Even more interesting is the way in which the themes of the series become predominant. The author creates a series very much by a woman for women. Gee’s Bend is a very homosocial atmosphere, all about mothers and daughters, with men in a secondary role, either as villains or husbands, who are either supportive and absent or bad and present. In a symbolic sense, the protagonists are symbolically female–communal, supportive, group-oriented, resolution-oriented–as opposed to the stereotypically male protagonists of most dime novels–individualistic, oriented toward conflict.
Likewise, Gee’s Bend is a series for African-Americans by African-Americans. During the initial series of stories the white world is presented as the alternative to Gee’s Bend, lesser but still present, just as white characters appear as antagonists or supporting character. But during the later stories the white world disappears altogether. Gee’s Bend becomes a kind of early African-American utopia, a community of freed slaves who have nothing to do with whites. The outsiders become the high class blacks of urban Montgomery, Birmingham, and Atlanta, rather than whites.
The Gee’s Bend stories are early examples of a number of characters and tropes: early Occult Detectives, following J.S. Le Fanu’s Doctor Hesselius (“Green Tea,” 1869) and preceding E. and H. Heron’s Flaxman Low (1898); early female detectives, following several in the dime novels in the early 1880s and preceding C.L. Pirkis’ Loveday Brooke (1893); early feminist characters, anticipating the New Woman literature of the 1890s and reacting to First-wave feminism of earlier in the century; and early American horror fiction, following Nathaniel Hawthorne and Fitz-James O’Brien but preceding the commercial authors of the 1890s.
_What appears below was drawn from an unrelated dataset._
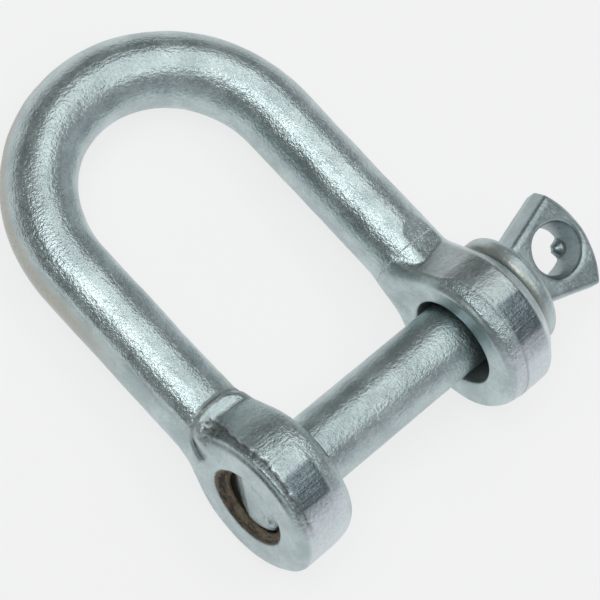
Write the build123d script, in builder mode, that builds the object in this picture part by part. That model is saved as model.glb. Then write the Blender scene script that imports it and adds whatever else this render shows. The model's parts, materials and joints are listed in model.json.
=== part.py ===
from build123d import *
from math import asin, atan, cos, degrees, radians, sqrt
import os

# A forged D-shackle with a screw pin, lying on its side as it comes to rest.
# Millimetres. +X runs along the pin towards its eye head, +Y from the ears to the crown of the bow, +Z is up.
# The origin is the middle of the bounding box's bottom face.

# Bow: one round bar bent to a D
bar_diameter = 10.0
leg_spacing = 35.8           # between the legs' centrelines, also the crown's diameter there
leg_length = 36.7            # from the pin's axis to where the crown's half circle starts
bow_shift = -0.35            # the forging sits a little towards the tapped ear

# Ears: two drums about the pin's axis
gap_width = 27.0             # between the ears' inner faces
ear_thickness = 9.0
ear_diameter = 20.8
ear_inner_face_diameter = 18.8
ear_rim_width = 0.9          # rounded rim at the inner face
ear_rim_diameter = 20.2
ear_shoulder_width = 2.6     # from the inner face to the crease where the full band starts
tapped_chamfer_width = 1.1
tapped_face_diameter = 18.2
clear_chamfer_width = 1.9
clear_face_diameter = 17.2
clear_ear_sag = 1.0          # the clear ear's centre lies this much further from the bow
clear_hole_sag = 0.6         # and its hole's centre this much

# Necks: the flattened length between each leg and its ear
bar_start = 12.6             # from the pin's axis to the bar's rounded end
bar_end_rounding = 0.9
neck_height = 9.3            # a little flatter than the bar
neck_edge_radius = 3.0
neck_reach = 15.0            # from the pin's axis to the neck's end, inside the bar
neck_nose_rounding = 1.4
neck_root = 6.0              # from the pin's axis to where the neck starts inside its ear

# Screw pin
pin_diameter = 9.7
thread_pitch = 1.5
mean_line_depth = 0.325      # from a crest to the thread's mean line, as a share of the pitch
thread_clearance = 0.06      # radial, between the plain cylinders that stand for the two threads
thread_run_past = 1.2        # thread beyond the tapped ear's inner face
tip_recess = 1.1             # the pin's end lies this deep inside the tapped ear
tip_chamfer = 0.8
tapped_mouth_diameter = 11.5
clear_hole_diameter = 12.6
clear_mouth_rounding = 0.5

# Eye head
collar_gap = 0.3             # between the clear ear's outer face and the collar
collar_diameter = 16.0
collar_thickness = 3.0
collar_edge_radius = 1.2
tab_length = 12.2            # from the collar to the top of the end arc
tab_root_width = 8.8
tab_end_width = 15.0
tab_end_radius = 13.0
tab_offset = 0.5             # the tab's middle line lies this far off the pin's axis
tab_thickness = 5.6
tab_face_inset = 0.56        # each face is this much smaller all round than the parting plane
tab_corner_radius = 0.8
eye_from_collar = 7.0
eye_offset = 0.3             # and the eye's centre this far off the tab's middle line
eye_hole_diameter = 6.8
eye_mouth_rounding = 0.4
eye_turn = 18.5              # degrees that the tab is turned about the pin from level

cut_margin = 1.0             # how far a cut runs past the face that it opens
radius_match = 0.001         # how closely an edge's radius is matched when it is picked out

# Worked out from the sizes above
bar_radius = bar_diameter / 2
ear_radius = ear_diameter / 2
leg_x = leg_spacing / 2
inner_x = gap_width / 2
outer_x = inner_x + ear_thickness
ear_x = (inner_x + outer_x) / 2
thread_mean_radius = pin_diameter / 2 - mean_line_depth * thread_pitch
tapped_radius = thread_mean_radius + thread_clearance
collar_x = outer_x + collar_gap
tab_x = collar_x + collar_thickness
crown_y = leg_length + leg_x
lean = degrees(asin((ear_radius - bar_radius) / crown_y))

# The pin's axis lies at the ears' radius above the surface. The box around the part sets where the origin is.
low_x = min(-outer_x, bow_shift - leg_x - bar_radius)
high_x = tab_x + tab_length
low_y = -clear_ear_sag - ear_radius
high_y = crown_y * cos(radians(lean)) + bar_radius
pin_centre = Vector(-(low_x + high_x) / 2, -(low_y + high_y) / 2, ear_radius)

pin_plane = Plane(origin=pin_centre)
pin_axis = Axis(pin_centre, (1, 0, 0))
bow_plane = Plane(origin=pin_centre, x_dir=(1, 0, 0), z_dir=Vector(0, 0, 1).rotate(Axis.X, -lean))
leg_axis = Axis(pin_centre, bow_plane.y_dir)
clear_plane = Plane(origin=pin_centre - Vector(0, clear_ear_sag, 0))
clear_axis = Axis(clear_plane.origin, (1, 0, 0))


def ear_points(side, face_diameter, chamfer_width):
    """Half section of an ear, as distances along the pin and from its axis. side is -1 or 1."""
    return [
        (side * inner_x, 0),
        (side * inner_x, ear_inner_face_diameter / 2),
        (side * (inner_x + ear_rim_width), ear_rim_diameter / 2),
        (side * (inner_x + ear_shoulder_width), ear_radius),
        (side * (outer_x - chamfer_width), ear_radius),
        (side * outer_x, face_diameter / 2),
        (side * outer_x, 0),
    ]


def round_edges(part, radius):
    """The part's circular edges of one radius."""
    circles = part.edges().filter_by(GeomType.CIRCLE)
    return circles.filter_by(lambda edge: abs(edge.radius - radius) < radius_match)


# Shackle body: bar, necks and ears forged in one
with BuildPart() as neck_pair:
    for side in (-1, 1):
        root = bow_plane.from_local_coords((side * ear_x, neck_root, 0))
        with BuildSketch(Plane(origin=root, x_dir=(1, 0, 0), z_dir=bow_plane.y_dir)):
            RectangleRounded(ear_thickness, neck_height, neck_edge_radius)
        extrude(amount=neck_reach - neck_root)
    nose_faces = neck_pair.faces().sort_by(leg_axis)[-2:]
    fillet(nose_faces.edges(), radius=neck_nose_rounding)

with BuildPart() as shackle_body:
    with BuildLine(bow_plane) as bow_line:
        left_leg = Line((bow_shift - leg_x, bar_start), (bow_shift - leg_x, leg_length))
        crown = TangentArc((left_leg @ 1), (bow_shift + leg_x, leg_length, 0), tangent=left_leg % 1)
        Line(crown @ 1, (bow_shift + leg_x, bar_start))
    with BuildSketch(Plane(origin=bow_line.line @ 0, z_dir=bow_line.line % 0)):
        Circle(bar_radius)
    sweep()
    end_faces = shackle_body.faces().sort_by(leg_axis)[:2]
    fillet(end_faces.edges(), radius=bar_end_rounding)
    add(neck_pair.part)
    with BuildSketch(pin_plane):
        with BuildLine():
            Polyline(*ear_points(-1, tapped_face_diameter, tapped_chamfer_width), close=True)
        make_face()
    revolve(axis=pin_axis)
    with BuildSketch(clear_plane):
        with BuildLine():
            Polyline(*ear_points(1, clear_face_diameter, clear_chamfer_width), close=True)
        make_face()
    revolve(axis=clear_axis)

    # Tapped hole, opened to a wide mouth at the outer face
    mouth_depth = tapped_mouth_diameter / 2 - tapped_radius
    with BuildSketch(pin_plane):
        with BuildLine():
            Polyline(
                (-inner_x + cut_margin, 0),
                (-inner_x + cut_margin, tapped_radius),
                (-outer_x + mouth_depth, tapped_radius),
                (-outer_x, tapped_mouth_diameter / 2),
                (-outer_x - cut_margin, tapped_mouth_diameter / 2),
                (-outer_x - cut_margin, 0),
                close=True,
            )
        make_face()
    revolve(axis=pin_axis, mode=Mode.SUBTRACT)

    # Clear hole with rounded mouths
    clear_start = Plane(origin=pin_centre + Vector(inner_x - cut_margin, -clear_hole_sag, 0), z_dir=(1, 0, 0))
    with BuildSketch(clear_start):
        Circle(clear_hole_diameter / 2)
    extrude(amount=ear_thickness + 2 * cut_margin, mode=Mode.SUBTRACT)
    fillet(round_edges(shackle_body, clear_hole_diameter / 2), radius=clear_mouth_rounding)

# Screw pin: tip, shank and collar turned about the pin's axis
with BuildPart() as turned_pin:
    tip_x = -outer_x + tip_recess
    thread_end_x = -inner_x + thread_run_past
    run_out = pin_diameter / 2 - thread_mean_radius
    with BuildSketch(pin_plane):
        with BuildLine():
            Polyline(
                (tip_x, 0),
                (tip_x, thread_mean_radius - tip_chamfer),
                (tip_x + tip_chamfer, thread_mean_radius),
                (thread_end_x, thread_mean_radius),
                (thread_end_x + run_out, pin_diameter / 2),
                (collar_x, pin_diameter / 2),
                (collar_x, collar_diameter / 2),
                (tab_x, collar_diameter / 2),
                (tab_x, 0),
                close=True,
            )
        make_face()
    revolve(axis=pin_axis)
    fillet(round_edges(turned_pin, collar_diameter / 2), radius=collar_edge_radius)

# Eye tab: widest at its parting plane, drawn in to both faces, and rooted inside the collar
tab_across = Vector(0, 1, 0).rotate(Axis.X, eye_turn)
tab_plane = Plane(
    origin=pin_centre + Vector(tab_x, 0, 0) + tab_across * tab_offset,
    x_dir=(1, 0, 0),
    z_dir=Vector(0, 0, 1).rotate(Axis.X, eye_turn),
)
with BuildPart() as eye_tab:
    end_half = tab_end_width / 2
    corner_x = tab_length - (tab_end_radius - sqrt(tab_end_radius**2 - end_half**2))
    flare = (end_half - tab_root_width / 2) / corner_x
    root_x = -collar_thickness / 2
    root_half = tab_root_width / 2 + flare * root_x
    with BuildSketch(tab_plane) as tab_outline:
        with BuildLine():
            Polyline(
                (corner_x, end_half),
                (root_x, root_half),
                (root_x, -root_half),
                (corner_x, -end_half),
            )
            ThreePointArc((corner_x, -end_half), (tab_length, 0), (corner_x, end_half))
        make_face()
        fillet(tab_outline.vertices().sort_by(Axis.X)[-2:], radius=tab_corner_radius)
    extrude(amount=tab_thickness / 2, both=True, taper=degrees(atan(2 * tab_face_inset / tab_thickness)))

with BuildPart() as screw_pin:
    add(turned_pin.part)
    add(eye_tab.part)
    with BuildSketch(tab_plane.offset(-tab_thickness)):
        with Locations((eye_from_collar, eye_offset)):
            Circle(eye_hole_diameter / 2)
    extrude(amount=2 * tab_thickness, mode=Mode.SUBTRACT)
    fillet(round_edges(screw_pin, eye_hole_diameter / 2), radius=eye_mouth_rounding)

os.makedirs("parts", exist_ok=True)
shackle_body.part.label = "shackle_body"
export_step(shackle_body.part, "parts/shackle_body.step")
screw_pin.part.label = "screw_pin"
export_step(screw_pin.part, "parts/screw_pin.step")
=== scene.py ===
"""Dresses a packed D-shackle: a forged, zinc-plated bow and its screw pin, under plain studio light."""

import json
import logging
import math
from dataclasses import dataclass
from enum import Enum
from typing import Any, Callable, Sequence

import bmesh
import bpy
import numpy as np
from mathutils import Matrix, Vector, noise


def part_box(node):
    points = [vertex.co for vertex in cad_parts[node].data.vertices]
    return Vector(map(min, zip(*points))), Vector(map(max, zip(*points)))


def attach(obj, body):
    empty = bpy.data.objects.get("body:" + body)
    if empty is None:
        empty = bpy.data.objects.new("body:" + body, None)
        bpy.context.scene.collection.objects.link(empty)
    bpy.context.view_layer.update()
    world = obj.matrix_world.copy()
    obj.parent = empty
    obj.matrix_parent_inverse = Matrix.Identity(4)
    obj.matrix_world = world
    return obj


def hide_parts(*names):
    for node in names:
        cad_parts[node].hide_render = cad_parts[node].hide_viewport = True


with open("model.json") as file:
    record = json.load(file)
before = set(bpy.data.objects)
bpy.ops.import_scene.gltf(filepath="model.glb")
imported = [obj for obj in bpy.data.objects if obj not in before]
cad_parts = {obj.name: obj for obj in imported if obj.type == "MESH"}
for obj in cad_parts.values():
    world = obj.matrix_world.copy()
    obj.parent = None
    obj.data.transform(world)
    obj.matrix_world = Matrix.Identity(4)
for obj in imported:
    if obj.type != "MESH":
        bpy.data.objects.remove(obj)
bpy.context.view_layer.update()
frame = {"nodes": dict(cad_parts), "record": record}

log = logging.getLogger("shackle")

MM = 0.001  # metres in a millimetre, the unit of every size below
SAME_PLACE = 0.001  # how near two points are when they are one, in millimetres
FINER_FADE = 0.7  # how fast a cloud's finer layers fade
FINER_STEP = 2.0  # how much finer each of its layers is than the one before
Points = np.ndarray  # one row of x, y, z for each point, in millimetres
Values = np.ndarray  # one number for each point
Amount = np.ndarray | float


# Distance fields and noise


def soft_min(a: Amount, b: Amount, width: Amount) -> Values:
    """The lesser of two distances, with the corner between them filled over a width in millimetres."""
    share = np.clip(0.5 + 0.5 * (b - a) / width, 0, 1)
    return b + (a - b) * share - width * share * (1 - share)


def soft_max(a: Amount, b: Amount, width: Amount) -> Values:
    """The greater of two distances, with the edge between them rounded over a width in millimetres."""
    return -soft_min(-a, -b, width)


def greatest(distances: Sequence[Amount], width: float) -> Values:
    """The greatest of several distances, with the edges between them rounded over a width.

    Args:
        distances: The distances, of which each is negative inside.
        width: How wide an edge is rounded, in millimetres.

    Returns:
        One distance for each point.
    """
    found = distances[0]
    for distance in distances[1:]:
        found = soft_max(found, distance, width)
    return found


def bump(value: Amount, middle: Amount, width: float) -> Values:
    """A smooth hill of height 1 about a middle value."""
    return np.exp(-(((value - middle) / width) ** 2))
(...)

It might be asked why the Gee’s Bend stories have been so thoroughly forgotten. In part this is because of the ephemeral nature of the dime novels–Old King Brady appeared in 830 stories, and who now remembers him? But the larger reason is that the Gee’s Bend stories were a reaction to the Booker T. Washington school of thought, of accommodation with the white world, so that the stories were not popular with Washington partisans–but were not nearly confrontational enough for the W.E.B. Du Bois supporters of the 1910s. As a black utopia Gee’s Bend was a unique creature, neither fish nor fowl enough for African-American political ideologues, and it is no surprise that the stories were completely forgotten, when they were not in disrepute, by the time of the Harlem Renaissance.